#### TASK BRIEF
Write down every entry below once more, exactly.

Object modeling scripts
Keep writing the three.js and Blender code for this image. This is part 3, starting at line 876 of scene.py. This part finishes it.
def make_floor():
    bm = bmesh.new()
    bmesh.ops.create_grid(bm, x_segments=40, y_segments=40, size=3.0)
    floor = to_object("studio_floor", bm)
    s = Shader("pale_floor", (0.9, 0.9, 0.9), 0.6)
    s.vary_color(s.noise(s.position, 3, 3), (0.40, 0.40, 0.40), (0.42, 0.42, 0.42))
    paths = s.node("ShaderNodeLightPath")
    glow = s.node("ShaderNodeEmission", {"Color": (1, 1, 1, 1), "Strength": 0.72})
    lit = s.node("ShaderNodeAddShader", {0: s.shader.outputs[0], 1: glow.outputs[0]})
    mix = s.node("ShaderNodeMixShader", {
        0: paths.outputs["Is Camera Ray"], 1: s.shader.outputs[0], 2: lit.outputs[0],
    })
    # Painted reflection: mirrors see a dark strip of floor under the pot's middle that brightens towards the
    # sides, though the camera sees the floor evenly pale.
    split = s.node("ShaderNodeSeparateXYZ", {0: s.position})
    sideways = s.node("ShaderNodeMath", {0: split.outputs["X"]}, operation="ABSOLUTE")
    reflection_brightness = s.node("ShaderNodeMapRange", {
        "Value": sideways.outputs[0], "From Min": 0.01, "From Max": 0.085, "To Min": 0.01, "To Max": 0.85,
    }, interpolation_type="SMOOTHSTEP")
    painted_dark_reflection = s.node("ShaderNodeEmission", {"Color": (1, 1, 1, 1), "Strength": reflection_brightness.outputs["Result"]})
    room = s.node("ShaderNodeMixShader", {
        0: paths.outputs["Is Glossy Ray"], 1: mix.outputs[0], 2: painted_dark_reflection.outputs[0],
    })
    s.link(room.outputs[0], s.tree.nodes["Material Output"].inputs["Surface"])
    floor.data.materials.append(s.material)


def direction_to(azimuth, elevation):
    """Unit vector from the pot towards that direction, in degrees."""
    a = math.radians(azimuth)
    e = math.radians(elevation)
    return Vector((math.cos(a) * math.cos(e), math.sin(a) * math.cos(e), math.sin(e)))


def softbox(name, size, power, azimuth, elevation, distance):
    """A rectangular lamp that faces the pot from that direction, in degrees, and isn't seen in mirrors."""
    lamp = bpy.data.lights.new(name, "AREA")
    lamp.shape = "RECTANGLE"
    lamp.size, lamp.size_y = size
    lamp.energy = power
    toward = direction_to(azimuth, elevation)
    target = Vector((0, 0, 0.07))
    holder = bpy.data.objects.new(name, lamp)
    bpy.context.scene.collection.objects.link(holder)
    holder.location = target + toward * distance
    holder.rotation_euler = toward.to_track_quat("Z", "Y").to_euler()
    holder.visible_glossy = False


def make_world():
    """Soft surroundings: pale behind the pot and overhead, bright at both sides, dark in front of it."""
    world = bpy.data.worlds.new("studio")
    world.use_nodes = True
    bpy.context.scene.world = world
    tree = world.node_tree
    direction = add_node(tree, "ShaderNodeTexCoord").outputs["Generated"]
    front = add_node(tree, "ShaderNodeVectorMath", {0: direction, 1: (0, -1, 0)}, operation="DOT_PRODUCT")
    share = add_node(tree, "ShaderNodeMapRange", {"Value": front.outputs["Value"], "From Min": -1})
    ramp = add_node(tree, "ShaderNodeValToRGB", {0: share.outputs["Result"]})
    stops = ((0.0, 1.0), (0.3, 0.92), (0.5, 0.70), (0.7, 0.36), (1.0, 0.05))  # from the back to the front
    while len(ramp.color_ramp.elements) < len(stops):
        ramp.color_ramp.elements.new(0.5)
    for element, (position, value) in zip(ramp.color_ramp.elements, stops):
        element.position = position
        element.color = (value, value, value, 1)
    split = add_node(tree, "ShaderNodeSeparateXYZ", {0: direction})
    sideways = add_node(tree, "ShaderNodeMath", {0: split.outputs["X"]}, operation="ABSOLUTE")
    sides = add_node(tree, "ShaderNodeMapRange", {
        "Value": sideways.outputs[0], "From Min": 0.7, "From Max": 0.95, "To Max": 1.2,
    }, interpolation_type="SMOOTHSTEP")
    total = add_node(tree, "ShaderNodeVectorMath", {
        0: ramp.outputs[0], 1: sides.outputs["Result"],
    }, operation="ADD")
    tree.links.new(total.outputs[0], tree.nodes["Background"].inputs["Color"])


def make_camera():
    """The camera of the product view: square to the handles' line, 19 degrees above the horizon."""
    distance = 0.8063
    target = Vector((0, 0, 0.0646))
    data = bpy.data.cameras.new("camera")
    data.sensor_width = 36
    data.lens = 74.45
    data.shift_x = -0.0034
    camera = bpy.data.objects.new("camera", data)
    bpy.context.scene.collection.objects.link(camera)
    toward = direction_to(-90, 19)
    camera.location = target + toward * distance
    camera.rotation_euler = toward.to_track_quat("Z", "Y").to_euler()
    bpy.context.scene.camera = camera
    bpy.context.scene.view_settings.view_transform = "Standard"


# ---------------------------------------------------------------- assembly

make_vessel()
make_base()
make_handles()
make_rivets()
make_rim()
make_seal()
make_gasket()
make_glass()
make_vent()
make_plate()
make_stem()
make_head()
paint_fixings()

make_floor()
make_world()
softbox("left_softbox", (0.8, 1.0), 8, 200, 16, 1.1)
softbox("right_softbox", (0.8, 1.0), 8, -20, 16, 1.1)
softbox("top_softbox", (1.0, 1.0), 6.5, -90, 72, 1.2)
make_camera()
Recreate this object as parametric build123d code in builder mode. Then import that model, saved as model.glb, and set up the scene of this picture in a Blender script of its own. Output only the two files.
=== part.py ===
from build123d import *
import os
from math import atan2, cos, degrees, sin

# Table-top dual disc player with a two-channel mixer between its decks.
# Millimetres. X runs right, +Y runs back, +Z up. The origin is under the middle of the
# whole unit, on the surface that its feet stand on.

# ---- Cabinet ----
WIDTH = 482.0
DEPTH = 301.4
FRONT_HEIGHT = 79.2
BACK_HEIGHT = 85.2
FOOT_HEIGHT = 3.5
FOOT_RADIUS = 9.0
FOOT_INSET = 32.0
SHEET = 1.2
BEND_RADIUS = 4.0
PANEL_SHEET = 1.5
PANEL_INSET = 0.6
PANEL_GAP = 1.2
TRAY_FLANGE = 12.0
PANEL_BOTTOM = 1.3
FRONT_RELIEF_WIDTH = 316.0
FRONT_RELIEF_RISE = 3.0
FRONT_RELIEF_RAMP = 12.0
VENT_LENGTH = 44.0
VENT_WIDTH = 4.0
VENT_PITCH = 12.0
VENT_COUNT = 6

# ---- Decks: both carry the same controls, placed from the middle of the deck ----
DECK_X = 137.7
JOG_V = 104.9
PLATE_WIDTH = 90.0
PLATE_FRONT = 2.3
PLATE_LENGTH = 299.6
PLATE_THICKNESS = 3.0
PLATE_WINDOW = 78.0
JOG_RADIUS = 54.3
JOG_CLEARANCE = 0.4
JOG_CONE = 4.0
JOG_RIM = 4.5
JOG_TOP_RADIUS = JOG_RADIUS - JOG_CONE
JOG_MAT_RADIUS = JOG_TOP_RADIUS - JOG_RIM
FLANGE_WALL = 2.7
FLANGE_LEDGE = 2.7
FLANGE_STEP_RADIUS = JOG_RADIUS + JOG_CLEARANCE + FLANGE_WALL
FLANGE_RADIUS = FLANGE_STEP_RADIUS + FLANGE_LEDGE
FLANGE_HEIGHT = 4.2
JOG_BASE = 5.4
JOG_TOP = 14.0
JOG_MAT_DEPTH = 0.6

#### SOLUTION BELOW
Keep writing the three.js and Blender code for this image. This is part 3, starting at line 876 of scene.py. This part finishes it.
def make_floor():
    bm = bmesh.new()
    bmesh.ops.create_grid(bm, x_segments=40, y_segments=40, size=3.0)
    floor = to_object("studio_floor", bm)
    s = Shader("pale_floor", (0.9, 0.9, 0.9), 0.6)
    s.vary_color(s.noise(s.position, 3, 3), (0.40, 0.40, 0.40), (0.42, 0.42, 0.42))
    paths = s.node("ShaderNodeLightPath")
    glow = s.node("ShaderNodeEmission", {"Color": (1, 1, 1, 1), "Strength": 0.72})
    lit = s.node("ShaderNodeAddShader", {0: s.shader.outputs[0], 1: glow.outputs[0]})
    mix = s.node("ShaderNodeMixShader", {
        0: paths.outputs["Is Camera Ray"], 1: s.shader.outputs[0], 2: lit.outputs[0],
    })
    # Painted reflection: mirrors see a dark strip of floor under the pot's middle that brightens towards the
    # sides, though the camera sees the floor evenly pale.
    split = s.node("ShaderNodeSeparateXYZ", {0: s.position})
    sideways = s.node("ShaderNodeMath", {0: split.outputs["X"]}, operation="ABSOLUTE")
    reflection_brightness = s.node("ShaderNodeMapRange", {
        "Value": sideways.outputs[0], "From Min": 0.01, "From Max": 0.085, "To Min": 0.01, "To Max": 0.85,
    }, interpolation_type="SMOOTHSTEP")
    painted_dark_reflection = s.node("ShaderNodeEmission", {"Color": (1, 1, 1, 1), "Strength": reflection_brightness.outputs["Result"]})
    room = s.node("ShaderNodeMixShader", {
        0: paths.outputs["Is Glossy Ray"], 1: mix.outputs[0], 2: painted_dark_reflection.outputs[0],
    })
    s.link(room.outputs[0], s.tree.nodes["Material Output"].inputs["Surface"])
    floor.data.materials.append(s.material)


def direction_to(azimuth, elevation):
    """Unit vector from the pot towards that direction, in degrees."""
    a = math.radians(azimuth)
    e = math.radians(elevation)
    return Vector((math.cos(a) * math.cos(e), math.sin(a) * math.cos(e), math.sin(e)))


def softbox(name, size, power, azimuth, elevation, distance):
    """A rectangular lamp that faces the pot from that direction, in degrees, and isn't seen in mirrors."""
    lamp = bpy.data.lights.new(name, "AREA")
    lamp.shape = "RECTANGLE"
    lamp.size, lamp.size_y = size
    lamp.energy = power
    toward = direction_to(azimuth, elevation)
    target = Vector((0, 0, 0.07))
    holder = bpy.data.objects.new(name, lamp)
    bpy.context.scene.collection.objects.link(holder)
    holder.location = target + toward * distance
    holder.rotation_euler = toward.to_track_quat("Z", "Y").to_euler()
    holder.visible_glossy = False


def make_world():
    """Soft surroundings: pale behind the pot and overhead, bright at both sides, dark in front of it."""
    world = bpy.data.worlds.new("studio")
    world.use_nodes = True
    bpy.context.scene.world = world
    tree = world.node_tree
    direction = add_node(tree, "ShaderNodeTexCoord").outputs["Generated"]
    front = add_node(tree, "ShaderNodeVectorMath", {0: direction, 1: (0, -1, 0)}, operation="DOT_PRODUCT")
    share = add_node(tree, "ShaderNodeMapRange", {"Value": front.outputs["Value"], "From Min": -1})
    ramp = add_node(tree, "ShaderNodeValToRGB", {0: share.outputs["Result"]})
    stops = ((0.0, 1.0), (0.3, 0.92), (0.5, 0.70), (0.7, 0.36), (1.0, 0.05))  # from the back to the front
    while len(ramp.color_ramp.elements) < len(stops):
        ramp.color_ramp.elements.new(0.5)
    for element, (position, value) in zip(ramp.color_ramp.elements, stops):
        element.position = position
        element.color = (value, value, value, 1)
    split = add_node(tree, "ShaderNodeSeparateXYZ", {0: direction})
    sideways = add_node(tree, "ShaderNodeMath", {0: split.outputs["X"]}, operation="ABSOLUTE")
    sides = add_node(tree, "ShaderNodeMapRange", {
        "Value": sideways.outputs[0], "From Min": 0.7, "From Max": 0.95, "To Max": 1.2,
    }, interpolation_type="SMOOTHSTEP")
    total = add_node(tree, "ShaderNodeVectorMath", {
        0: ramp.outputs[0], 1: sides.outputs["Result"],
    }, operation="ADD")
    tree.links.new(total.outputs[0], tree.nodes["Background"].inputs["Color"])


def make_camera():
    """The camera of the product view: square to the handles' line, 19 degrees above the horizon."""
    distance = 0.8063
    target = Vector((0, 0, 0.0646))
    data = bpy.data.cameras.new("camera")
    data.sensor_width = 36
    data.lens = 74.45
    data.shift_x = -0.0034
    camera = bpy.data.objects.new("camera", data)
    bpy.context.scene.collection.objects.link(camera)
    toward = direction_to(-90, 19)
    camera.location = target + toward * distance
    camera.rotation_euler = toward.to_track_quat("Z", "Y").to_euler()
    bpy.context.scene.camera = camera
    bpy.context.scene.view_settings.view_transform = "Standard"


# ---------------------------------------------------------------- assembly

make_vessel()
make_base()
make_handles()
make_rivets()
make_rim()
make_seal()
make_gasket()
make_glass()
make_vent()
make_plate()
make_stem()
make_head()
paint_fixings()

make_floor()
make_world()
softbox("left_softbox", (0.8, 1.0), 8, 200, 16, 1.1)
softbox("right_softbox", (0.8, 1.0), 8, -20, 16, 1.1)
softbox("top_softbox", (1.0, 1.0), 6.5, -90, 72, 1.2)
make_camera()
Recreate this object as parametric build123d code in builder mode. Then import that model, saved as model.glb, and set up the scene of this picture in a Blender script of its own. Output only the two files.
=== part.py ===
from build123d import *
import os
from math import atan2, cos, degrees, sin

# Table-top dual disc player with a two-channel mixer between its decks.
# Millimetres. X runs right, +Y runs back, +Z up. The origin is under the middle of the
# whole unit, on the surface that its feet stand on.

# ---- Cabinet ----
WIDTH = 482.0
DEPTH = 301.4
FRONT_HEIGHT = 79.2
BACK_HEIGHT = 85.2
FOOT_HEIGHT = 3.5
FOOT_RADIUS = 9.0
FOOT_INSET = 32.0
SHEET = 1.2
BEND_RADIUS = 4.0
PANEL_SHEET = 1.5
PANEL_INSET = 0.6
PANEL_GAP = 1.2
TRAY_FLANGE = 12.0
PANEL_BOTTOM = 1.3
FRONT_RELIEF_WIDTH = 316.0
FRONT_RELIEF_RISE = 3.0
FRONT_RELIEF_RAMP = 12.0
VENT_LENGTH = 44.0
VENT_WIDTH = 4.0
VENT_PITCH = 12.0
VENT_COUNT = 6

# ---- Decks: both carry the same controls, placed from the middle of the deck ----
DECK_X = 137.7
JOG_V = 104.9
PLATE_WIDTH = 90.0
PLATE_FRONT = 2.3
PLATE_LENGTH = 299.6
PLATE_THICKNESS = 3.0
PLATE_WINDOW = 78.0
JOG_RADIUS = 54.3
JOG_CLEARANCE = 0.4
JOG_CONE = 4.0
JOG_RIM = 4.5
JOG_TOP_RADIUS = JOG_RADIUS - JOG_CONE
JOG_MAT_RADIUS = JOG_TOP_RADIUS - JOG_RIM
FLANGE_WALL = 2.7
FLANGE_LEDGE = 2.7
FLANGE_STEP_RADIUS = JOG_RADIUS + JOG_CLEARANCE + FLANGE_WALL
FLANGE_RADIUS = FLANGE_STEP_RADIUS + FLANGE_LEDGE
FLANGE_HEIGHT = 4.2
JOG_BASE = 5.4
JOG_TOP = 14.0
JOG_MAT_DEPTH = 0.6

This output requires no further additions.